GIVEN DATA
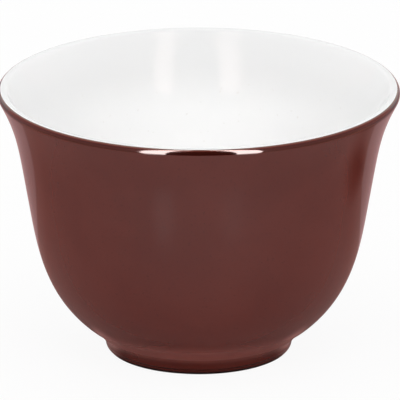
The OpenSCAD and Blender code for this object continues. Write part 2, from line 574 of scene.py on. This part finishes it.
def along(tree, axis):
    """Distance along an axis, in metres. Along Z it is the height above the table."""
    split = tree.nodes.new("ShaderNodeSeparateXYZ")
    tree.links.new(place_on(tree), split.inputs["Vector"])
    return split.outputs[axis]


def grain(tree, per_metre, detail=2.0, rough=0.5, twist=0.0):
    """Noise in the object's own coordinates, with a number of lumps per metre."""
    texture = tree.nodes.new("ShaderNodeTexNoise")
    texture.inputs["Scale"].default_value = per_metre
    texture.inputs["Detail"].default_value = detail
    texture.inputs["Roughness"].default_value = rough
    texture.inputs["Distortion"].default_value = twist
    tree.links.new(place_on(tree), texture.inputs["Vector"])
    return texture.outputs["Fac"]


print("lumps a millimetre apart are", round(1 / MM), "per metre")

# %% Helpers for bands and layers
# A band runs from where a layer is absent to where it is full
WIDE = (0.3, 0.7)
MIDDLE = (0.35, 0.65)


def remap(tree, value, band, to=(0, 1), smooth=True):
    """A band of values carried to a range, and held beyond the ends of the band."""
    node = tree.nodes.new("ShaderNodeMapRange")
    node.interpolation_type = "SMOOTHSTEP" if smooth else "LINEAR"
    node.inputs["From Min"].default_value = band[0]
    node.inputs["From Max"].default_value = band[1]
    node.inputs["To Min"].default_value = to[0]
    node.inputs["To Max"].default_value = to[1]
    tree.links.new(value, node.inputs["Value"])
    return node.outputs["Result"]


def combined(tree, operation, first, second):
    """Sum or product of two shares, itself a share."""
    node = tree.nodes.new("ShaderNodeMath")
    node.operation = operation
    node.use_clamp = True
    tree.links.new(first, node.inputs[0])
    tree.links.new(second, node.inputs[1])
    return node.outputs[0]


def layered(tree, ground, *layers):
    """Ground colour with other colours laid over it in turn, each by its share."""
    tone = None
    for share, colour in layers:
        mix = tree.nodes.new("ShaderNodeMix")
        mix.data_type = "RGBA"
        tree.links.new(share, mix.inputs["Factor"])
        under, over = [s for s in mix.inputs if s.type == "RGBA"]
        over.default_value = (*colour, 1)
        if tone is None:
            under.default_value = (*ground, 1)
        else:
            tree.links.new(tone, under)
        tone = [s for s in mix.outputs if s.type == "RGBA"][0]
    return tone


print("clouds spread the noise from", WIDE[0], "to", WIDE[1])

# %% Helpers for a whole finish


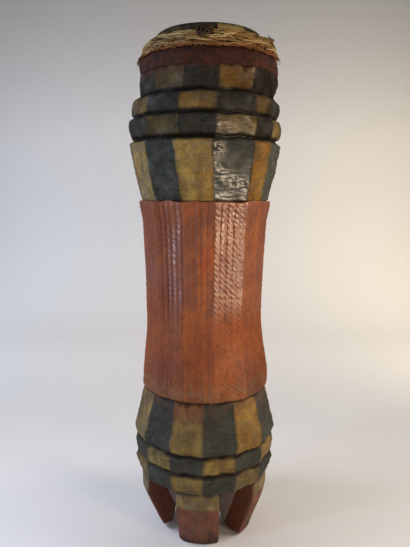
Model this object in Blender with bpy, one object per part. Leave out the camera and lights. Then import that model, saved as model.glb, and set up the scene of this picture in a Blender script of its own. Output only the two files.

==

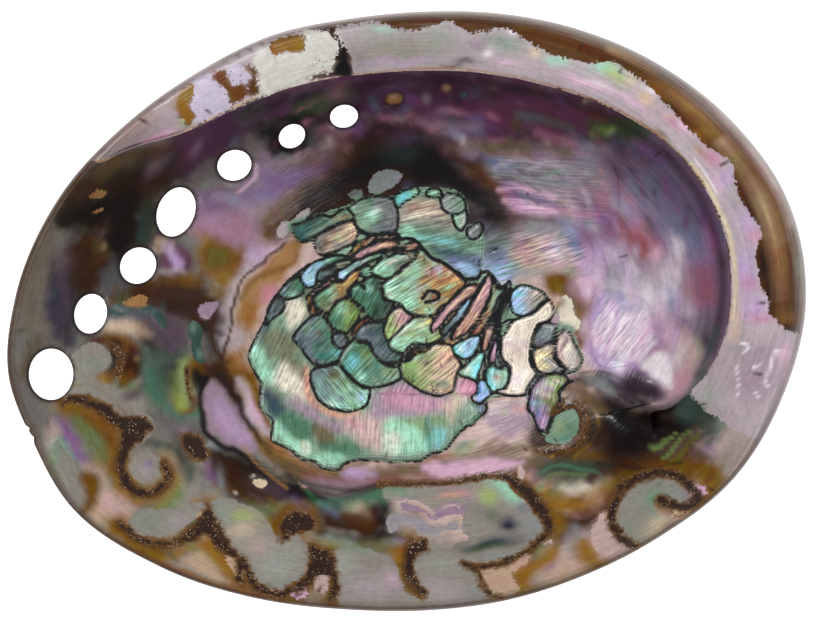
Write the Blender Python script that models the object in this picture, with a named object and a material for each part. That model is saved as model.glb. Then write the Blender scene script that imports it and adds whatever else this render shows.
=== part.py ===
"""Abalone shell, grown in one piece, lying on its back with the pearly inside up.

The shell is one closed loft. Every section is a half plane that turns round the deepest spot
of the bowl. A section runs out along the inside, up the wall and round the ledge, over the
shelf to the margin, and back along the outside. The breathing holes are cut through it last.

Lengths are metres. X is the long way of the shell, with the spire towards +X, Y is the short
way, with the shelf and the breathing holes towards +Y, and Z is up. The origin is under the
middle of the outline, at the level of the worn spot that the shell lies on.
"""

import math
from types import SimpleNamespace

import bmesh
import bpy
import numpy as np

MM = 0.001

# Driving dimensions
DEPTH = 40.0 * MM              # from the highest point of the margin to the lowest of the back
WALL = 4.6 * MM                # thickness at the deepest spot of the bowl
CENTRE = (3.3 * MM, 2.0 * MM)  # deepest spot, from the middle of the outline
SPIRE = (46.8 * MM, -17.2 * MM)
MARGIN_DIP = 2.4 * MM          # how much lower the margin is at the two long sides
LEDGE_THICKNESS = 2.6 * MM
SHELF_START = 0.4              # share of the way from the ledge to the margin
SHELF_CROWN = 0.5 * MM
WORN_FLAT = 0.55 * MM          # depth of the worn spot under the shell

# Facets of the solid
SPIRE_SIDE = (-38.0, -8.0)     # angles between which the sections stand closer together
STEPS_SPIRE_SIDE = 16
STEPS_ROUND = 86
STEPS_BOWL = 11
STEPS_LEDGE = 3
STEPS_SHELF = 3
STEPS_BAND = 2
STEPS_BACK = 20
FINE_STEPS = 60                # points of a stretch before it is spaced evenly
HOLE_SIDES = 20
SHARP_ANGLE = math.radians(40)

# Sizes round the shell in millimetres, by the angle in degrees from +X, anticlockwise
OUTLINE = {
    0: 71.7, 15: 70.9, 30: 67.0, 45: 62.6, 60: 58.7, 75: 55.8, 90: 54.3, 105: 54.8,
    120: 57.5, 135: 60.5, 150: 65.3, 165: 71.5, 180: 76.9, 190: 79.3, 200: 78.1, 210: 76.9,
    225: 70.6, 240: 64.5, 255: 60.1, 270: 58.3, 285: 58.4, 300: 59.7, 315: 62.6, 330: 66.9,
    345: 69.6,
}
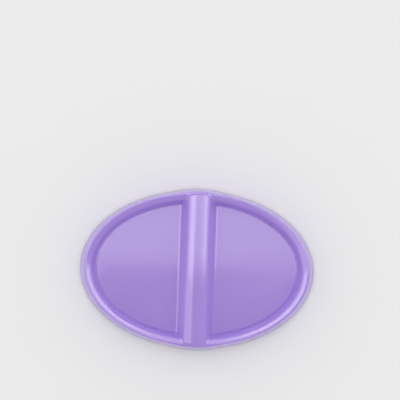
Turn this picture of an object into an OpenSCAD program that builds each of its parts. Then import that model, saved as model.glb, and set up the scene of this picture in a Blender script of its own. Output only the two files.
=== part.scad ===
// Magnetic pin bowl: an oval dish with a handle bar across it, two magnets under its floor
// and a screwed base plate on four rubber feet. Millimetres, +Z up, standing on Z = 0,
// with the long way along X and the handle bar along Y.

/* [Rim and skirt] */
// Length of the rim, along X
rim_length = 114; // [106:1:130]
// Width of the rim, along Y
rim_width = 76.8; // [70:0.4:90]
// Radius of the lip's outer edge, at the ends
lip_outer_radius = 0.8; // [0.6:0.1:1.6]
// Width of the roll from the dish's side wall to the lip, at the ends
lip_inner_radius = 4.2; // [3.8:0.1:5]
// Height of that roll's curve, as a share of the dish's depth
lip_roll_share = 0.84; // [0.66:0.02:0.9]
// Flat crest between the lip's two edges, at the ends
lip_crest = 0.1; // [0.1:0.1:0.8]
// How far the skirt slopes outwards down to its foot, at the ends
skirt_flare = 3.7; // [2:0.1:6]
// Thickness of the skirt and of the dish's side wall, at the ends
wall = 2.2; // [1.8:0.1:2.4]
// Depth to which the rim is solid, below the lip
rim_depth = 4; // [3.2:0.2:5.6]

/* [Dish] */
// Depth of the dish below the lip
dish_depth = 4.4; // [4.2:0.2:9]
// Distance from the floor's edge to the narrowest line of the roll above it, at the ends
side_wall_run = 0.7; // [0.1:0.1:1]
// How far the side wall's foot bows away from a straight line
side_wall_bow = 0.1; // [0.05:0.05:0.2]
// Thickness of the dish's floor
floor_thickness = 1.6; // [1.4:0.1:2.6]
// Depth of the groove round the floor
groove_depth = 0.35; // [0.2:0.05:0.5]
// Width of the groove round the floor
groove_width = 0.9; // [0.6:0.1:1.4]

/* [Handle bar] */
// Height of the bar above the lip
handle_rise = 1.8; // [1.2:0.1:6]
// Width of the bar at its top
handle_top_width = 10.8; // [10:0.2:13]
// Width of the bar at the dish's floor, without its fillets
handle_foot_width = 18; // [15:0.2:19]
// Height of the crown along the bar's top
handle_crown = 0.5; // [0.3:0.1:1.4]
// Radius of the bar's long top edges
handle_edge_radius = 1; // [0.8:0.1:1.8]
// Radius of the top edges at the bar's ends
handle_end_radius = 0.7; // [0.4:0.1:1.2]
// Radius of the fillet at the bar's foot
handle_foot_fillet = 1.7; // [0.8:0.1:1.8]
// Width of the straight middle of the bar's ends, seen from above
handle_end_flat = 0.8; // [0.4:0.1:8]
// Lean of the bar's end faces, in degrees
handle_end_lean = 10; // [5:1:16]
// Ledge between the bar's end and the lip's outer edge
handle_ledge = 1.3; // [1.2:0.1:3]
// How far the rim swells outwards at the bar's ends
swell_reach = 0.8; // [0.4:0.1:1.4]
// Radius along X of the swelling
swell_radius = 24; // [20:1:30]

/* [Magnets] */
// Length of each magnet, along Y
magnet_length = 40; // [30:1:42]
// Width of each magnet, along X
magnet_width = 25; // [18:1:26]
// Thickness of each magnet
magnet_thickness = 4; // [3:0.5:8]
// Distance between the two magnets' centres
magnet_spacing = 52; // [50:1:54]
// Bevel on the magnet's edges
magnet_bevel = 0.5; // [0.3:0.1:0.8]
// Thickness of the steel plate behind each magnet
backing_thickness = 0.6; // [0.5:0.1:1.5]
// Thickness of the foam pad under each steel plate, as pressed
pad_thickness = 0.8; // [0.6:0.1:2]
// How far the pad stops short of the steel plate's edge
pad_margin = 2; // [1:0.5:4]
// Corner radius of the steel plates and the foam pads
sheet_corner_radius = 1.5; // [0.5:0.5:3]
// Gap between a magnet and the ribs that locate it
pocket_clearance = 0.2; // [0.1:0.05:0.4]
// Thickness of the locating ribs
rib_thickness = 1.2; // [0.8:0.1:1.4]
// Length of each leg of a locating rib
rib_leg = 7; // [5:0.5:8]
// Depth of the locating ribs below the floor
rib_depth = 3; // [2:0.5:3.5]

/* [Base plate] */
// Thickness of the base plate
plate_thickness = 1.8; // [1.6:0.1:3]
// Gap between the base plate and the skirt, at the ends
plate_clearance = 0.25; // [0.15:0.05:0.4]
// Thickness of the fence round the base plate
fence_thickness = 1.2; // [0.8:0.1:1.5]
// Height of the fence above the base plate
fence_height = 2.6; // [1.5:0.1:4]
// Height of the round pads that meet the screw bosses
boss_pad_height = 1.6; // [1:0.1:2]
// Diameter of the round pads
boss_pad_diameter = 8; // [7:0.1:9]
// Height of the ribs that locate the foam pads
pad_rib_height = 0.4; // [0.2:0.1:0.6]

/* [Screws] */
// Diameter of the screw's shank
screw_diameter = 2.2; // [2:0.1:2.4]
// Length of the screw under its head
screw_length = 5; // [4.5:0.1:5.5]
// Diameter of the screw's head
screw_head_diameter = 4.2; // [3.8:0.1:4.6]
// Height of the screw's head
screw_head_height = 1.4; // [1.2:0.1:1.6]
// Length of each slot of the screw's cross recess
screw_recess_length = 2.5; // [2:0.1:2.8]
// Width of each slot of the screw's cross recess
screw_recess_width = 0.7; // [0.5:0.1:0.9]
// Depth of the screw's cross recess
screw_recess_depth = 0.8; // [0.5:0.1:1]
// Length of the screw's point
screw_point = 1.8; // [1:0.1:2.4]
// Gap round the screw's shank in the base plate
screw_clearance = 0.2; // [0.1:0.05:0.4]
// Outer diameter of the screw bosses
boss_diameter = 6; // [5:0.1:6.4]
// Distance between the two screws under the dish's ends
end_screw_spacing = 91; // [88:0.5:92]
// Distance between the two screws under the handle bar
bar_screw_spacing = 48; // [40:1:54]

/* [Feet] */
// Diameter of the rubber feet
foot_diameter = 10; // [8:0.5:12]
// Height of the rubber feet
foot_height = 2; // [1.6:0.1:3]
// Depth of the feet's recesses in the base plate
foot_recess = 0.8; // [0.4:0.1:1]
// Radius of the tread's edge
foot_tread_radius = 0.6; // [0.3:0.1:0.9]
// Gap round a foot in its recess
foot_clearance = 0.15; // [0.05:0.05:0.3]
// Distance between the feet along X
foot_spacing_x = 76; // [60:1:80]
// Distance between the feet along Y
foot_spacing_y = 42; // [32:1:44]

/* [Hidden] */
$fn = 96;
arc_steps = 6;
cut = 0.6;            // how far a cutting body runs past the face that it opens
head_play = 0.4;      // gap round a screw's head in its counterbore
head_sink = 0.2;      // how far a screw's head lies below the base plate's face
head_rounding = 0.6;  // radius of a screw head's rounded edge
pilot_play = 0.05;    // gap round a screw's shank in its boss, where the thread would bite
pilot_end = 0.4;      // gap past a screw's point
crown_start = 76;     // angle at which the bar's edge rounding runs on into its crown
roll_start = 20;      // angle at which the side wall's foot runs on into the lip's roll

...

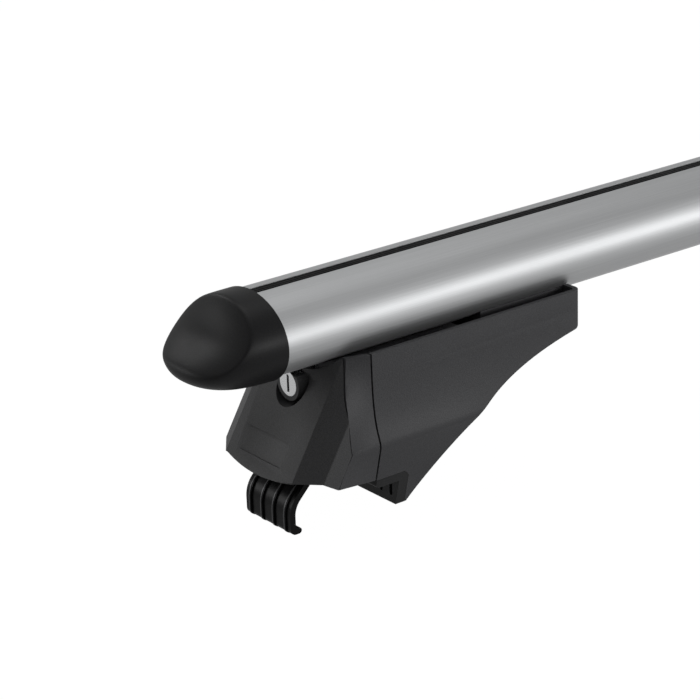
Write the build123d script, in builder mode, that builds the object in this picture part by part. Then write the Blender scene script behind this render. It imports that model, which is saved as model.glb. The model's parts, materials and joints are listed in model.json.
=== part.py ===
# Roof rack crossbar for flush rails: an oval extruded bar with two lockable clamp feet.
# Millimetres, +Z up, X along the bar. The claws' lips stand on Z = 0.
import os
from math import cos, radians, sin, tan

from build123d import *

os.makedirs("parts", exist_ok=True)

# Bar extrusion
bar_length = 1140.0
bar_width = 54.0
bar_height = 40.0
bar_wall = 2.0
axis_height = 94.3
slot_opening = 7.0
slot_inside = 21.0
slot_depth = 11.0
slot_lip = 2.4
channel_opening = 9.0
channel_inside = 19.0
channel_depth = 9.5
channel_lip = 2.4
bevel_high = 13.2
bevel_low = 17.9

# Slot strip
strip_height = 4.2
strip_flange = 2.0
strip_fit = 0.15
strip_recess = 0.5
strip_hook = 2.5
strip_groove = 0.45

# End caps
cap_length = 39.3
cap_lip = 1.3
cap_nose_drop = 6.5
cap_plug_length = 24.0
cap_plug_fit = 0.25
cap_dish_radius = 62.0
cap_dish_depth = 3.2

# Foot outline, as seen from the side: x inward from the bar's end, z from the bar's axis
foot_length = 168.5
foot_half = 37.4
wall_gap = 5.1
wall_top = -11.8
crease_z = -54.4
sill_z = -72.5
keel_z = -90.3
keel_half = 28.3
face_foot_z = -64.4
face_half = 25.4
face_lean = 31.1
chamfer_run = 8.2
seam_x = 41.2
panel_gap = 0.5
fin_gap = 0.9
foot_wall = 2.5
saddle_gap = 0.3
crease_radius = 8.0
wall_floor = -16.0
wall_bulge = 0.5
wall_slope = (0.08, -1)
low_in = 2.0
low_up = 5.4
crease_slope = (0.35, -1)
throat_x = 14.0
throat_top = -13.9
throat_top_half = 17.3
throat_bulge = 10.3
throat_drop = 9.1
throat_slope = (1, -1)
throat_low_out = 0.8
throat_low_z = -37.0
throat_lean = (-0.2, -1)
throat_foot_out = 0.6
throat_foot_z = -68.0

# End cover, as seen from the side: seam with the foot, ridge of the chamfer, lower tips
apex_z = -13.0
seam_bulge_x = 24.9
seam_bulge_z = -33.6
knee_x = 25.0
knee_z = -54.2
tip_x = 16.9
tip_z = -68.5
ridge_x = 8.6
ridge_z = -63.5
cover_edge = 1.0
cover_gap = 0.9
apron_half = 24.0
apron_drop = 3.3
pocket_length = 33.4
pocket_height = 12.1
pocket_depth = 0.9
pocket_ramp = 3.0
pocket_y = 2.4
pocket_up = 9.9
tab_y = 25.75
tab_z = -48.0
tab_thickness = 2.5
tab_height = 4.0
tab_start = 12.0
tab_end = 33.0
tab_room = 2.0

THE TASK
Retype, in the same exact form, the lines of the material above from the line holding "The OpenSCAD and" through the line holding "return split.outputs[axis]".

COMPLETE ANSWER
The OpenSCAD and Blender code for this object continues. Write part 2, from line 574 of scene.py on. This part finishes it.
def along(tree, axis):
    """Distance along an axis, in metres. Along Z it is the height above the table."""
    split = tree.nodes.new("ShaderNodeSeparateXYZ")
    tree.links.new(place_on(tree), split.inputs["Vector"])
    return split.outputs[axis]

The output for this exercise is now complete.